§ DATA SHOWN
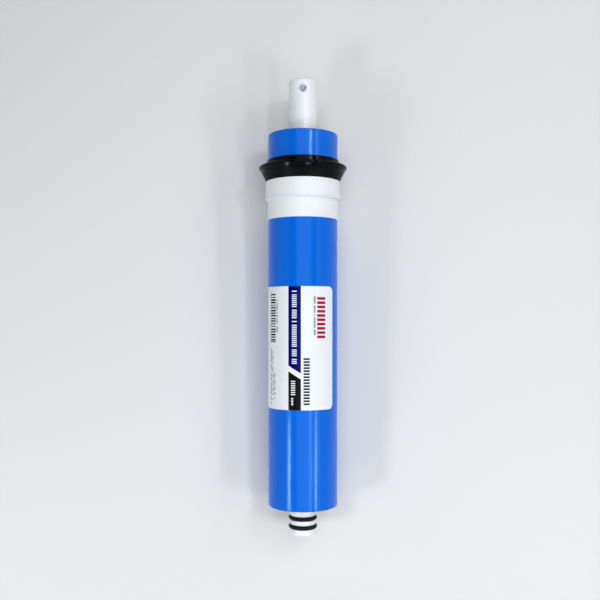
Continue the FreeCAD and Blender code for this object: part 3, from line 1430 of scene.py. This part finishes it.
@dataclass
class PrintLabel(SubAssembly):
    """The label: a film with rounded corners, bent round the wrap."""

    radius: float = 22.85
    thickness: float = 0.1
    start: float = 135.0
    length: float = 78.7
    left: float = -86.0
    right: float = 55.5
    corner: float = 3.4

    def flat(self) -> bpy.types.Object:
        """Cuts the film out, lying over the side that faces up, in narrow columns.

        Returns:
            The film before it is bent.
        """
        across = math.radians(self.radius)
        width, middle = (self.right - self.left) * across, (self.right + self.left) / 2 * across
        place = (middle, 0, self.start + self.length / 2)
        plane, lying = bpy.ops.mesh.primitive_plane_add, (-math.pi / 2, 0, 0)
        film = begin("print_label", plane, size=1, location=place, rotation=lying)
        bpy.ops.transform.resize(value=(width, 1, self.length), center_override=place)
        bpy.ops.mesh.bevel(offset=self.corner, segments=8, affect="VERTICES")
        columns = round(self.right - self.left)
        for column in range(1, columns):
            bpy.ops.mesh.select_all(action="SELECT")
            cut = (self.left * across + width * column / columns, 0, 0)
            bpy.ops.mesh.bisect(plane_co=cut, plane_no=(1, 0, 0))
        bpy.ops.object.mode_set(mode="OBJECT")
        settle(film)
        return film

    def build(self) -> None:
        """Cuts, bends and dresses the label."""
        film = self.flat()
        modify(film, "SOLIDIFY", thickness=self.thickness, offset=1.0)
        bend = math.radians(self.left - self.right)
        modify(film, "SIMPLE_DEFORM", deform_method="BEND", deform_axis="Z", angle=bend)
        film.location = (0, self.radius, 0)
        settle(film)
        self.keep(film, PrintedFilm("label_print", self.radius), Slot.LABEL, ["label"])


# --- studio
@dataclass(frozen=True)
class Lamp:
    """A soft rectangular lamp that runs along the element and shines at its axis.

    Attributes:
        name: the lamp's name.
        angle: degrees from straight up, positive to the right.
        reach: its distance from the axis, in metres.
        width: how wide it is, in metres.
        near: where it starts along Y, in metres.
        far: where it ends along Y, in metres.
        radiance: how bright its face is, where a white floor in full light is 1.
    """

    name: str
    angle: float
    reach: float
    width: float
    near: float
    far: float
    radiance: float

    def hang(self, height: float) -> None:
        """Adds the lamp.

        Args:
            height: how high the element's axis is, in metres.
        """
        turn = math.radians(self.angle)
        across, up = self.reach * math.sin(turn), self.reach * math.cos(turn)
        place = (across, (self.near + self.far) / 2, height + up)
        bpy.ops.object.light_add(type="AREA", location=place, rotation=(0, turn, 0))
        lamp = bpy.context.object
        lamp.name = self.name
        lamp.data.shape = "RECTANGLE"
        lamp.data.size, lamp.data.size_y = self.width, abs(self.far - self.near)
        lamp.data.energy = self.radiance * math.pi * lamp.data.size * lamp.data.size_y


@dataclass
class Studio:
    """The floor, the lamps and the camera.

    Attributes:
        camera_at: the camera's place, in metres.
        tilt: how far it is turned from straight down, in degrees.
        lens: its focal length, in millimetres.
        shift: its lens shift to the side and up, as shares of the frame's width.
        clip: the nearest and farthest that it sees, in metres.
        axis_height: how high the element's axis is, in metres.
        floor_radius: how far the floor reaches, in metres.
        backdrop: the room's colour at the height of the floor.
        ceiling: its colour overhead.
        room: the colour of the light that it gives to matt surfaces.
        backdrop_top: how steeply one looks up where it starts to darken, and is darkest.
        lamps: the lamps.
    """

    camera_at: tuple[float, float, float] = (-0.0019, -0.02210, 0.54852)
    tilt: float = 0.667
    lens: float = 47.436
    shift: Band = (0.0, 0.055)
    clip: Band = (0.01, 20)
    axis_height: float = 0.026
    floor_radius: float = 1.2
    backdrop: Colour = (0.84, 0.86, 0.89)
    ceiling: Colour = (0.11, 0.115, 0.12)
    room: Colour = (0.06, 0.065, 0.075)
    backdrop_top: Band = (0.3, 0.7)
    lamps: tuple[Lamp, ...] = (
        Lamp("overhead", 2.0, 1.1, 0.95, -0.6, 0.9, 1.5),
        Lamp("right_window", 52.0, 1.2, 0.3, -0.55, 0.9, 1.2),
        Lamp("left_window", -50.0, 1.2, 0.16, -0.55, 0.9, 0.7),
        Lamp("left_strip", -46.0, 0.6, 0.075, -0.35, -0.185, 26.0),
        Lamp("inner_strip", 24.7, 0.6, 0.07, -0.35, -0.12, 7.5),
        Lamp("outer_strip", 43.3, 0.6, 0.05, -0.35, -0.175, 27.0),
        Lamp("inner_cap_strip", 24.7, 0.6, 0.03, 0.18, 0.28, 46.0),
        Lamp("outer_cap_strip", 43.8, 0.6, 0.06, 0.18, 0.28, 6.0),
        Lamp("tube_strip", 46.8, 0.6, 0.03, 0.28, 0.43, 13.0),
        Lamp("far_left_window", -60.0, 0.82, 0.15, -1.2, -1.0, 32.0),
        Lamp("far_right_window", 19.8, 0.64, 0.1, -1.2, -1.0, 28.0),
    )

    def set_floor(self) -> None:
        """Lays the floor."""
        bpy.ops.object.select_all(action="DESELECT")
        round_floor = {"vertices": 96, "radius": self.floor_radius, "fill_type": "NGON"}
        bpy.ops.mesh.primitive_circle_add(location=(0, 0, 0), **round_floor)
        floor = bpy.context.object
        floor.name = "floor"
        dress(floor, PaleFloor("pale_floor").material())

    def set_backdrop(self) -> None:
        """Hangs a pale backdrop that darkens towards the ceiling, and lights the room dimly."""
        world = bpy.data.worlds.new("studio")
        bpy.context.scene.world = world
        graph = Graph(world)
        ray = graph.node("TexCoord").outputs["Generated"]
        height = graph.node("SeparateXYZ", {}, {0: ray}).outputs[2]
        seen = graph.blend(graph.ramp(height, *self.backdrop_top), self.backdrop, self.ceiling)
        matt = graph.node("LightPath").outputs["Is Diffuse Ray"]
        colour = graph.blend(matt, seen, self.room)
        room = graph.node("Background", {}, {"Color": colour}).outputs[0]
        graph.node("OutputWorld", {}, {"Surface": room})

    def set_camera(self) -> None:
        """Hangs the camera above the element, tilted a little towards its feed end."""
        tilt = (math.radians(self.tilt), 0, 0)
        bpy.ops.object.camera_add(location=self.camera_at, rotation=tilt)
        camera = bpy.context.object
        camera.data.lens = self.lens
        camera.data.shift_x, camera.data.shift_y = self.shift
        camera.data.clip_start, camera.data.clip_end = self.clip
        bpy.context.scene.camera = camera

    def build(self) -> None:
        """Sets the studio up."""
        self.set_floor()
        self.set_backdrop()
        self.set_camera()
        for lamp in self.lamps:
            lamp.hang(self.axis_height)
        bpy.context.scene.view_settings.view_transform = "Standard"


def main() -> None:
    """Builds the element and the studio in order."""
    logging.basicConfig(level=logging.INFO, format="%(name)s: %(message)s")
    rest = Rest.from_mounts(frame["record"]["mounts"], ProductTube.pull_hole[1])
    inner, outer = ProductTube.ring_stations
    for part in (
        ProductTube(rest),
        TubePlug(rest),
        ORing(rest, "ring_inner", "o_ring_inner", inner),
        ORing(rest, "ring_outer", "o_ring_outer", outer),
        Roll(rest),
        OuterWrap(rest),
        BrineSeal(rest),
        SealTape(rest),
        PrintLabel(rest),
    ):
        LOG.info("building the %s", type(part).__name__)
        part.build()
    Studio().build()


if __name__ == "__main__":
    main()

§ EXERCISE
Copy down the whole of the data above, matching it exactly.

§ SOLUTION TO THIS TASK
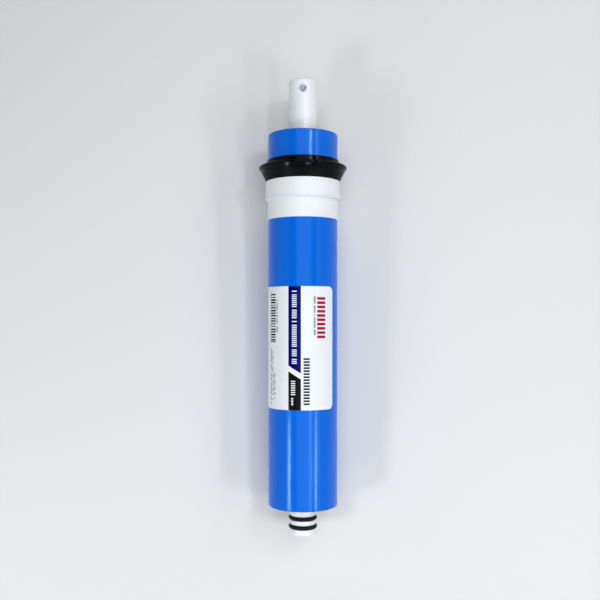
Continue the FreeCAD and Blender code for this object: part 3, from line 1430 of scene.py. This part finishes it.
@dataclass
class PrintLabel(SubAssembly):
    """The label: a film with rounded corners, bent round the wrap."""

    radius: float = 22.85
    thickness: float = 0.1
    start: float = 135.0
    length: float = 78.7
    left: float = -86.0
    right: float = 55.5
    corner: float = 3.4

    def flat(self) -> bpy.types.Object:
        """Cuts the film out, lying over the side that faces up, in narrow columns.

        Returns:
            The film before it is bent.
        """
        across = math.radians(self.radius)
        width, middle = (self.right - self.left) * across, (self.right + self.left) / 2 * across
        place = (middle, 0, self.start + self.length / 2)
        plane, lying = bpy.ops.mesh.primitive_plane_add, (-math.pi / 2, 0, 0)
        film = begin("print_label", plane, size=1, location=place, rotation=lying)
        bpy.ops.transform.resize(value=(width, 1, self.length), center_override=place)
        bpy.ops.mesh.bevel(offset=self.corner, segments=8, affect="VERTICES")
        columns = round(self.right - self.left)
        for column in range(1, columns):
            bpy.ops.mesh.select_all(action="SELECT")
            cut = (self.left * across + width * column / columns, 0, 0)
            bpy.ops.mesh.bisect(plane_co=cut, plane_no=(1, 0, 0))
        bpy.ops.object.mode_set(mode="OBJECT")
        settle(film)
        return film

    def build(self) -> None:
        """Cuts, bends and dresses the label."""
        film = self.flat()
        modify(film, "SOLIDIFY", thickness=self.thickness, offset=1.0)
        bend = math.radians(self.left - self.right)
        modify(film, "SIMPLE_DEFORM", deform_method="BEND", deform_axis="Z", angle=bend)
        film.location = (0, self.radius, 0)
        settle(film)
        self.keep(film, PrintedFilm("label_print", self.radius), Slot.LABEL, ["label"])


# --- studio
@dataclass(frozen=True)
class Lamp:
    """A soft rectangular lamp that runs along the element and shines at its axis.

    Attributes:
        name: the lamp's name.
        angle: degrees from straight up, positive to the right.
        reach: its distance from the axis, in metres.
        width: how wide it is, in metres.
        near: where it starts along Y, in metres.
        far: where it ends along Y, in metres.
        radiance: how bright its face is, where a white floor in full light is 1.
    """

    name: str
    angle: float
    reach: float
    width: float
    near: float
    far: float
    radiance: float

    def hang(self, height: float) -> None:
        """Adds the lamp.

        Args:
            height: how high the element's axis is, in metres.
        """
        turn = math.radians(self.angle)
        across, up = self.reach * math.sin(turn), self.reach * math.cos(turn)
        place = (across, (self.near + self.far) / 2, height + up)
        bpy.ops.object.light_add(type="AREA", location=place, rotation=(0, turn, 0))
        lamp = bpy.context.object
        lamp.name = self.name
        lamp.data.shape = "RECTANGLE"
        lamp.data.size, lamp.data.size_y = self.width, abs(self.far - self.near)
        lamp.data.energy = self.radiance * math.pi * lamp.data.size * lamp.data.size_y


@dataclass
class Studio:
    """The floor, the lamps and the camera.

    Attributes:
        camera_at: the camera's place, in metres.
        tilt: how far it is turned from straight down, in degrees.
        lens: its focal length, in millimetres.
        shift: its lens shift to the side and up, as shares of the frame's width.
        clip: the nearest and farthest that it sees, in metres.
        axis_height: how high the element's axis is, in metres.
        floor_radius: how far the floor reaches, in metres.
        backdrop: the room's colour at the height of the floor.
        ceiling: its colour overhead.
        room: the colour of the light that it gives to matt surfaces.
        backdrop_top: how steeply one looks up where it starts to darken, and is darkest.
        lamps: the lamps.
    """

    camera_at: tuple[float, float, float] = (-0.0019, -0.02210, 0.54852)
    tilt: float = 0.667
    lens: float = 47.436
    shift: Band = (0.0, 0.055)
    clip: Band = (0.01, 20)
    axis_height: float = 0.026
    floor_radius: float = 1.2
    backdrop: Colour = (0.84, 0.86, 0.89)
    ceiling: Colour = (0.11, 0.115, 0.12)
    room: Colour = (0.06, 0.065, 0.075)
    backdrop_top: Band = (0.3, 0.7)
    lamps: tuple[Lamp, ...] = (
        Lamp("overhead", 2.0, 1.1, 0.95, -0.6, 0.9, 1.5),
        Lamp("right_window", 52.0, 1.2, 0.3, -0.55, 0.9, 1.2),
        Lamp("left_window", -50.0, 1.2, 0.16, -0.55, 0.9, 0.7),
        Lamp("left_strip", -46.0, 0.6, 0.075, -0.35, -0.185, 26.0),
        Lamp("inner_strip", 24.7, 0.6, 0.07, -0.35, -0.12, 7.5),
        Lamp("outer_strip", 43.3, 0.6, 0.05, -0.35, -0.175, 27.0),
        Lamp("inner_cap_strip", 24.7, 0.6, 0.03, 0.18, 0.28, 46.0),
        Lamp("outer_cap_strip", 43.8, 0.6, 0.06, 0.18, 0.28, 6.0),
        Lamp("tube_strip", 46.8, 0.6, 0.03, 0.28, 0.43, 13.0),
        Lamp("far_left_window", -60.0, 0.82, 0.15, -1.2, -1.0, 32.0),
        Lamp("far_right_window", 19.8, 0.64, 0.1, -1.2, -1.0, 28.0),
    )

    def set_floor(self) -> None:
        """Lays the floor."""
        bpy.ops.object.select_all(action="DESELECT")
        round_floor = {"vertices": 96, "radius": self.floor_radius, "fill_type": "NGON"}
        bpy.ops.mesh.primitive_circle_add(location=(0, 0, 0), **round_floor)
        floor = bpy.context.object
        floor.name = "floor"
        dress(floor, PaleFloor("pale_floor").material())

    def set_backdrop(self) -> None:
        """Hangs a pale backdrop that darkens towards the ceiling, and lights the room dimly."""
        world = bpy.data.worlds.new("studio")
        bpy.context.scene.world = world
        graph = Graph(world)
        ray = graph.node("TexCoord").outputs["Generated"]
        height = graph.node("SeparateXYZ", {}, {0: ray}).outputs[2]
        seen = graph.blend(graph.ramp(height, *self.backdrop_top), self.backdrop, self.ceiling)
        matt = graph.node("LightPath").outputs["Is Diffuse Ray"]
        colour = graph.blend(matt, seen, self.room)
        room = graph.node("Background", {}, {"Color": colour}).outputs[0]
        graph.node("OutputWorld", {}, {"Surface": room})

    def set_camera(self) -> None:
        """Hangs the camera above the element, tilted a little towards its feed end."""
        tilt = (math.radians(self.tilt), 0, 0)
        bpy.ops.object.camera_add(location=self.camera_at, rotation=tilt)
        camera = bpy.context.object
        camera.data.lens = self.lens
        camera.data.shift_x, camera.data.shift_y = self.shift
        camera.data.clip_start, camera.data.clip_end = self.clip
        bpy.context.scene.camera = camera

    def build(self) -> None:
        """Sets the studio up."""
        self.set_floor()
        self.set_backdrop()
        self.set_camera()
        for lamp in self.lamps:
            lamp.hang(self.axis_height)
        bpy.context.scene.view_settings.view_transform = "Standard"


def main() -> None:
    """Builds the element and the studio in order."""
    logging.basicConfig(level=logging.INFO, format="%(name)s: %(message)s")
    rest = Rest.from_mounts(frame["record"]["mounts"], ProductTube.pull_hole[1])
    inner, outer = ProductTube.ring_stations
    for part in (
        ProductTube(rest),
        TubePlug(rest),
        ORing(rest, "ring_inner", "o_ring_inner", inner),
        ORing(rest, "ring_outer", "o_ring_outer", outer),
        Roll(rest),
        OuterWrap(rest),
        BrineSeal(rest),
        SealTape(rest),
        PrintLabel(rest),
    ):
        LOG.info("building the %s", type(part).__name__)
        part.build()
    Studio().build()


if __name__ == "__main__":
    main()